Nach einer letzten Abfahrt runter zum Riú Llinares blieb ich dann in Villaviciosa. Es wurde wieder dermaßen kalt dabei, der Regen nadelte durch die Ritzen von Brille und Halsschlauch (gut für die Haut) und meine Kräfte schwanden. Noch so einen Berg schaffte ich heute nicht mehr und immerhin: 39 km vor meinem Pan zu sein ist doch ganz gut.

In einem extrem gediegenen Haus kam ich unter und zahlte auch nur 35€. Ich wohnte wie in einem Schloß und es war geheizt! Solange, wie ich auf die Wirtin warten mußte, betrat ich triefnaß einen Friseursalon und machte einen Termin für 18 Uhr.

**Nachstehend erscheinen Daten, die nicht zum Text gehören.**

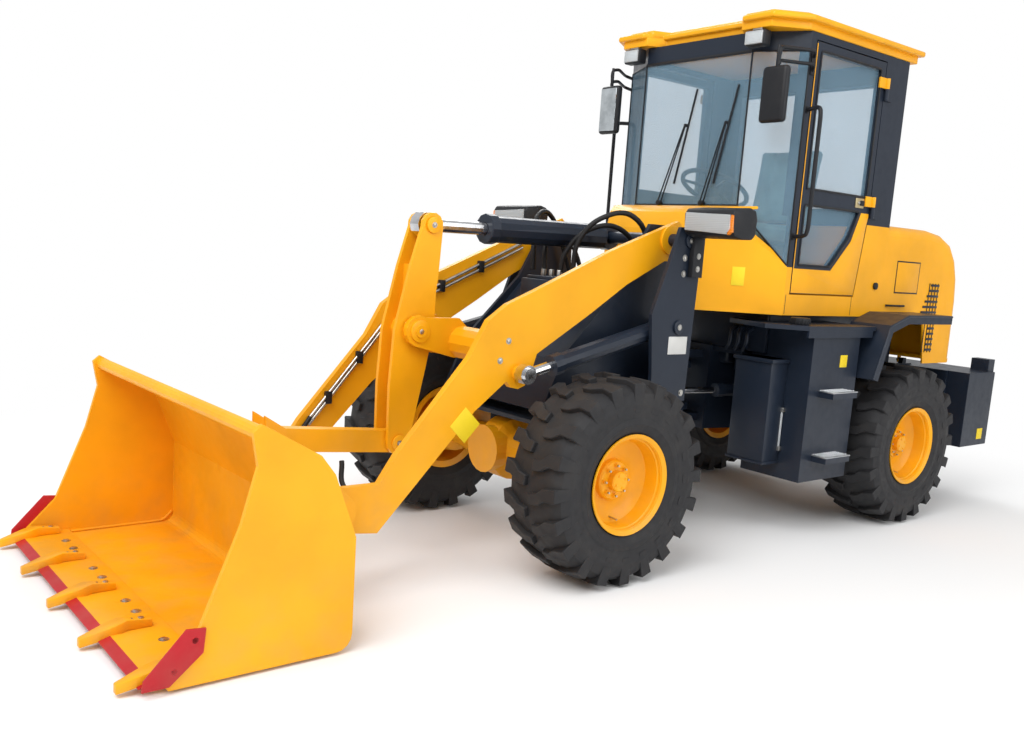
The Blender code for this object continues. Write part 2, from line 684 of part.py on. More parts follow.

Zu all dem, was ich heute schon gegessen hatte, kam noch eine dicke Tortilla – das Pendant zu unserem Bauernfrühstück. Sie wollten mit erst ein Viertel bringen, dann eine halbe und ich sagte nein, eine ganz Tortilla. Von dem vielen Essen verspreche ich mir nervt Energie, gerade für diese Regentage. Draußen war alles naß, sodaß man unmöglich trocken zurück kommen konnte.